* [WHAT IS BEING ASKED]: Locate the line that contains "Keep writing the Blender". Print it and each following line through the end of the listing, verbatim, and nothing more.

* [DATA]:
--------------------------------

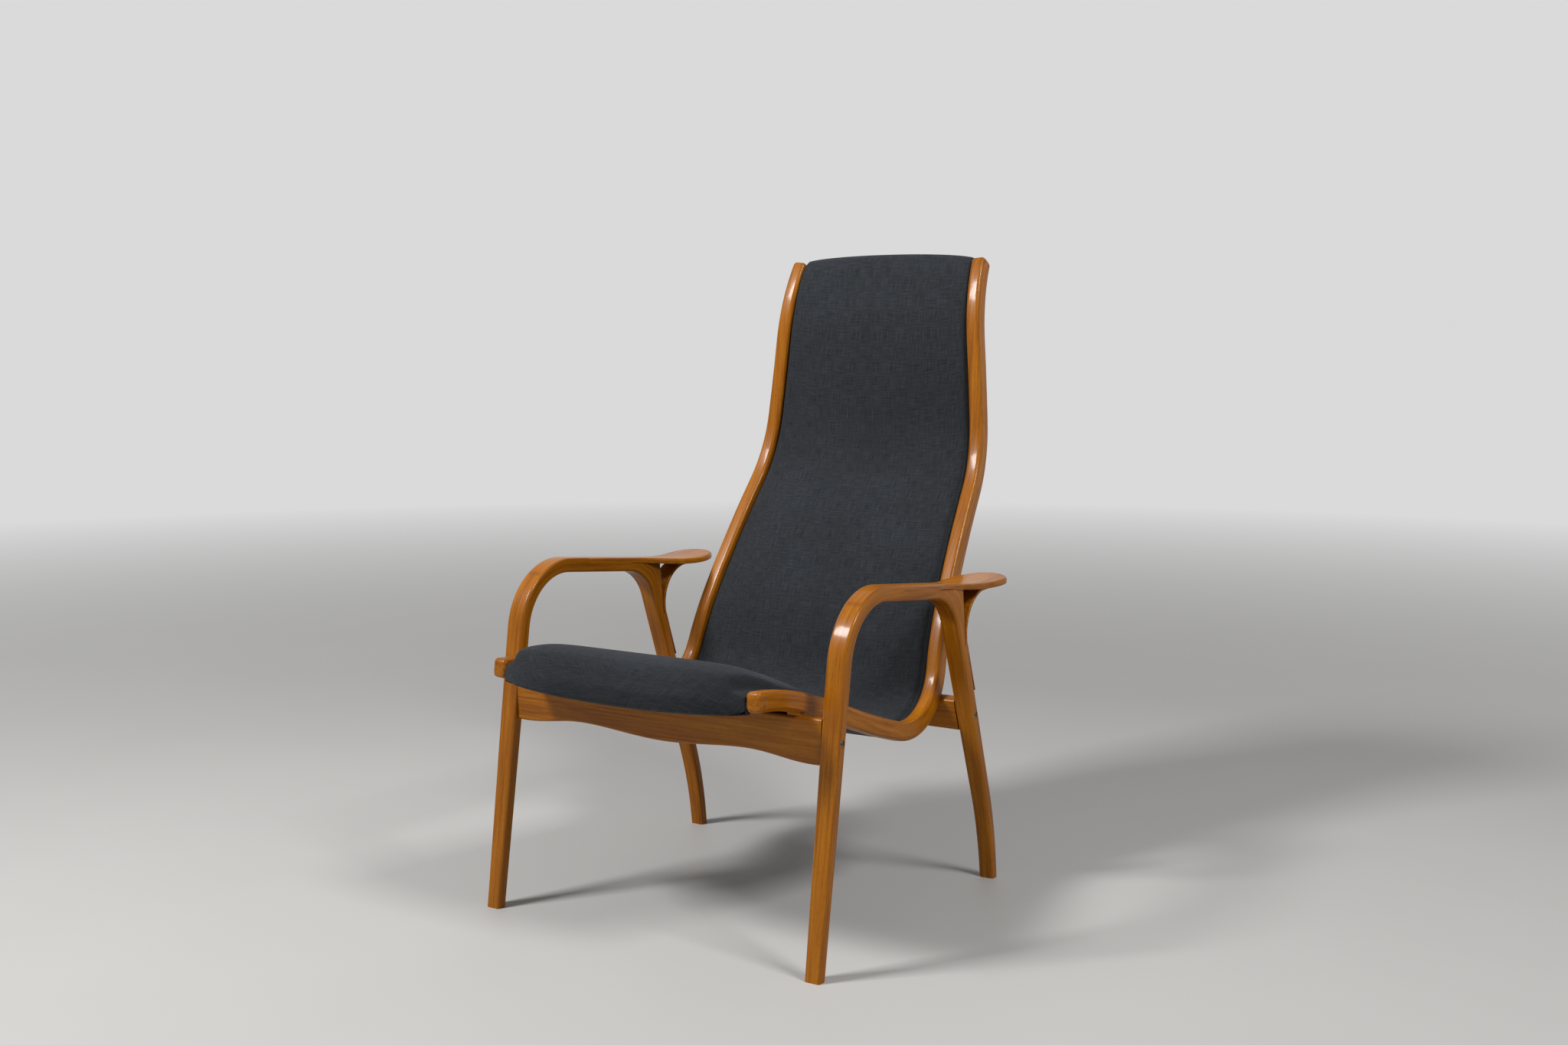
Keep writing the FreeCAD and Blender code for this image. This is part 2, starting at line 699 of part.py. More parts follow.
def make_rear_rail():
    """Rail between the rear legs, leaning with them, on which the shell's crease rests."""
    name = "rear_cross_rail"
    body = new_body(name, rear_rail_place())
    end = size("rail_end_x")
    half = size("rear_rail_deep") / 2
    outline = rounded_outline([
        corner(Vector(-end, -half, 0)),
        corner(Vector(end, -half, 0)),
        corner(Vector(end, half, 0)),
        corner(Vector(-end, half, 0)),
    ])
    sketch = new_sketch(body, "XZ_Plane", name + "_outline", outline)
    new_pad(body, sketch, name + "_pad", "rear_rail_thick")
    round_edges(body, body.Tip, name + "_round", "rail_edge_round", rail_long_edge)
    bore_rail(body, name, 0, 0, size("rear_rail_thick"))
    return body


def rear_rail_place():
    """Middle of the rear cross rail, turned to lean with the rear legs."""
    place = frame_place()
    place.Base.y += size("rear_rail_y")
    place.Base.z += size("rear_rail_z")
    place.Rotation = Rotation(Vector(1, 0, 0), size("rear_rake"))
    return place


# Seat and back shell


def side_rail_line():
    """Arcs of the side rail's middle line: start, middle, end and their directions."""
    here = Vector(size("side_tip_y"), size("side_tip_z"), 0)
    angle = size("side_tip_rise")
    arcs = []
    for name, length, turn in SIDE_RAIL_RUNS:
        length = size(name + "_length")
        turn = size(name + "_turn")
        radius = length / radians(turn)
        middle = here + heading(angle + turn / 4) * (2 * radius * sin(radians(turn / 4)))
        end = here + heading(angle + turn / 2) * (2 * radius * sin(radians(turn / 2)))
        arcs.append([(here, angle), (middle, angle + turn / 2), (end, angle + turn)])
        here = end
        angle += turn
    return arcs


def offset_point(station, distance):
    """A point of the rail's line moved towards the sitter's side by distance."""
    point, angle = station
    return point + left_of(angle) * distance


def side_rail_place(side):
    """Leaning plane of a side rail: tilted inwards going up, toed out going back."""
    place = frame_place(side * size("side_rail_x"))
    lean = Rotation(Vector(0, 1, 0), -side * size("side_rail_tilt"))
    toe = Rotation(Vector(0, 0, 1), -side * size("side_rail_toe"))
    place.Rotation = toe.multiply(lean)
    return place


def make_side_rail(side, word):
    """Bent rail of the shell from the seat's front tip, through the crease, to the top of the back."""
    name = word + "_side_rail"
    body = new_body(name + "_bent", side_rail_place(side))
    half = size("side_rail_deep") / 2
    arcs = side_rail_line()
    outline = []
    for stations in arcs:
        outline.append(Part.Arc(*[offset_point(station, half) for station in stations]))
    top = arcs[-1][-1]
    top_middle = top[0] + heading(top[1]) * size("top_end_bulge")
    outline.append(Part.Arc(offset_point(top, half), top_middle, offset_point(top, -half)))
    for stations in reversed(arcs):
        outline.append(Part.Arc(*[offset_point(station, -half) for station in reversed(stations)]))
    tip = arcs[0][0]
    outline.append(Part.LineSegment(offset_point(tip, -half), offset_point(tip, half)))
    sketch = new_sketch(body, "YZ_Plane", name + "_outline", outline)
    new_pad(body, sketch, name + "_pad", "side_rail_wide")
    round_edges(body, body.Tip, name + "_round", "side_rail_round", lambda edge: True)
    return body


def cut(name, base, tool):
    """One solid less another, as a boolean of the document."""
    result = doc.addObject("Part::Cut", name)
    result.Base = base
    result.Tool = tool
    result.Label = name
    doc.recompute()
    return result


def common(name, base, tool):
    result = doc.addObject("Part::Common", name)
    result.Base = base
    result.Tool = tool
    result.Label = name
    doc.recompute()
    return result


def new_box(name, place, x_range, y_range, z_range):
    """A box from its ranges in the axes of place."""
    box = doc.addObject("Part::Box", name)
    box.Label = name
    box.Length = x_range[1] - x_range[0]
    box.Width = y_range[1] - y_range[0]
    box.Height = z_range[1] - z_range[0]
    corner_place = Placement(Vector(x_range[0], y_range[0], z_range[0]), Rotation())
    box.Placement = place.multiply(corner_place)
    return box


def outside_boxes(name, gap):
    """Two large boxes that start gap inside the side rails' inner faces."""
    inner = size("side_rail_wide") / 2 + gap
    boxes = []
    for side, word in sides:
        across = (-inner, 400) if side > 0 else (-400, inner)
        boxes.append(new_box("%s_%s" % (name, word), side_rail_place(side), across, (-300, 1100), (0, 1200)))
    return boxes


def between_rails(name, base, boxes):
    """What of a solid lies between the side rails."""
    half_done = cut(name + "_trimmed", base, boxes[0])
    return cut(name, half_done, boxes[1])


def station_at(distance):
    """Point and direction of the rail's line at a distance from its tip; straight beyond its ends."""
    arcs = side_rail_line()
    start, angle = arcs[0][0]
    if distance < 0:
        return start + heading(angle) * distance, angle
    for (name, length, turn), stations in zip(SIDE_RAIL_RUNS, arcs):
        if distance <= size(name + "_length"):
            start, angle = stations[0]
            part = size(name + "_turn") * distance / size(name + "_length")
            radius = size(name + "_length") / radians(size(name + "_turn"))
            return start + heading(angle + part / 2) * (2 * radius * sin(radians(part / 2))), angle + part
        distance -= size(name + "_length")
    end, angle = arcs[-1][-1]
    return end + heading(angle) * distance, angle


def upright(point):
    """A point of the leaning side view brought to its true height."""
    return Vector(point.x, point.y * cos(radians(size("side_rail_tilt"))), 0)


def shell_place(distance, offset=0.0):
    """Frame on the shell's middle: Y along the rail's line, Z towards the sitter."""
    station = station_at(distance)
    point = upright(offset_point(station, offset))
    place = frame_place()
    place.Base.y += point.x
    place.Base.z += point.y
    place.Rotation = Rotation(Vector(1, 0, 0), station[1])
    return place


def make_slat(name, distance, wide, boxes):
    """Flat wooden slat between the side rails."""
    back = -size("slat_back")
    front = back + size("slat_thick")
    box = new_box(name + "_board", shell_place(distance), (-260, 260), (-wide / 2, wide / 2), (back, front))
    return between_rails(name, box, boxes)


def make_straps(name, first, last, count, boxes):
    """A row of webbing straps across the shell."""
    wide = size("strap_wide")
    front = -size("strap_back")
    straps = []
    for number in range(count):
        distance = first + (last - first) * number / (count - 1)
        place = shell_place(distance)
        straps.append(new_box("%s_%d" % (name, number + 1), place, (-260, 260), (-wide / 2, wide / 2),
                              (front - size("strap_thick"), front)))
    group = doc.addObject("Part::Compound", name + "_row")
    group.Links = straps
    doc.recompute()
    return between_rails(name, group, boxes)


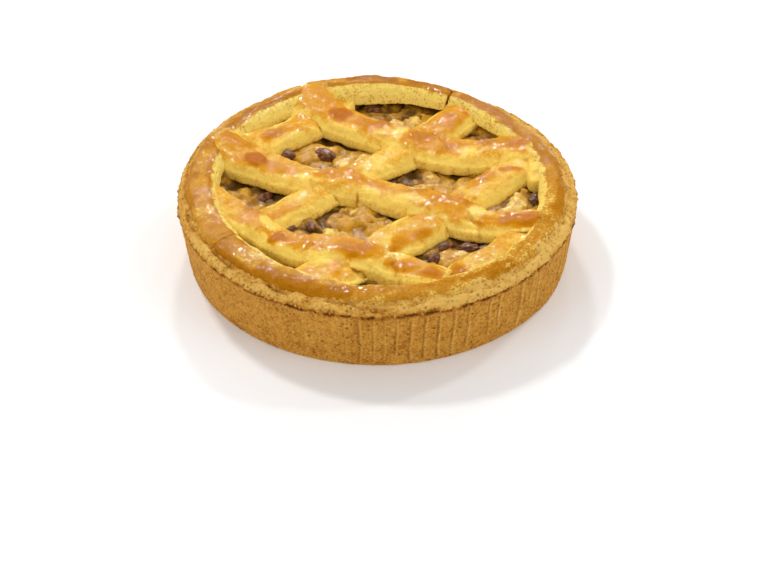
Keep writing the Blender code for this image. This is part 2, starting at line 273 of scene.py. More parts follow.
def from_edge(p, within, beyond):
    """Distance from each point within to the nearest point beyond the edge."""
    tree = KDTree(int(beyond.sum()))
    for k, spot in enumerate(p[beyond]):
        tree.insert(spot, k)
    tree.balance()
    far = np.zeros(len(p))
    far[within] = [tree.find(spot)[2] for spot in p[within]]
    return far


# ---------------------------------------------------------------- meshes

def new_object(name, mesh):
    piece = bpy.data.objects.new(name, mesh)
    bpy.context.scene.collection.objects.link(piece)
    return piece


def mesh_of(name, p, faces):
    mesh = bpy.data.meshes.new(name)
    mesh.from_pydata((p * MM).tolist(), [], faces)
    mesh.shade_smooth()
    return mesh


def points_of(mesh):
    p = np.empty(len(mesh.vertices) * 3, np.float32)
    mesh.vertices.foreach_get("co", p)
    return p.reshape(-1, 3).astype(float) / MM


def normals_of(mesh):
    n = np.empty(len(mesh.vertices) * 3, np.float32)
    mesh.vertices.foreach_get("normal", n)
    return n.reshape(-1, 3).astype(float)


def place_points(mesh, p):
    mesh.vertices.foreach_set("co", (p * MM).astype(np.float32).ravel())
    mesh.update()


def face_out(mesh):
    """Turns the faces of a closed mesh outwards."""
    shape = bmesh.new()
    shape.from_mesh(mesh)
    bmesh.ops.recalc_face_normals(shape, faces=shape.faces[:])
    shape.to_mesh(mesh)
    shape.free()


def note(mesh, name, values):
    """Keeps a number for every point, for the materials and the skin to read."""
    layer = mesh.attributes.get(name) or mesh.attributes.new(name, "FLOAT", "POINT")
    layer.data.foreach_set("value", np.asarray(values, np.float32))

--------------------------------

* [COMPLETE ANSWER]:
Keep writing the Blender code for this image. This is part 2, starting at line 273 of scene.py. More parts follow.
def from_edge(p, within, beyond):
    """Distance from each point within to the nearest point beyond the edge."""
    tree = KDTree(int(beyond.sum()))
    for k, spot in enumerate(p[beyond]):
        tree.insert(spot, k)
    tree.balance()
    far = np.zeros(len(p))
    far[within] = [tree.find(spot)[2] for spot in p[within]]
    return far


# ---------------------------------------------------------------- meshes

def new_object(name, mesh):
    piece = bpy.data.objects.new(name, mesh)
    bpy.context.scene.collection.objects.link(piece)
    return piece


def mesh_of(name, p, faces):
    mesh = bpy.data.meshes.new(name)
    mesh.from_pydata((p * MM).tolist(), [], faces)
    mesh.shade_smooth()
    return mesh


def points_of(mesh):
    p = np.empty(len(mesh.vertices) * 3, np.float32)
    mesh.vertices.foreach_get("co", p)
    return p.reshape(-1, 3).astype(float) / MM


def normals_of(mesh):
    n = np.empty(len(mesh.vertices) * 3, np.float32)
    mesh.vertices.foreach_get("normal", n)
    return n.reshape(-1, 3).astype(float)


def place_points(mesh, p):
    mesh.vertices.foreach_set("co", (p * MM).astype(np.float32).ravel())
    mesh.update()


def face_out(mesh):
    """Turns the faces of a closed mesh outwards."""
    shape = bmesh.new()
    shape.from_mesh(mesh)
    bmesh.ops.recalc_face_normals(shape, faces=shape.faces[:])
    shape.to_mesh(mesh)
    shape.free()


def note(mesh, name, values):
    """Keeps a number for every point, for the materials and the skin to read."""
    layer = mesh.attributes.get(name) or mesh.attributes.new(name, "FLOAT", "POINT")
    layer.data.foreach_set("value", np.asarray(values, np.float32))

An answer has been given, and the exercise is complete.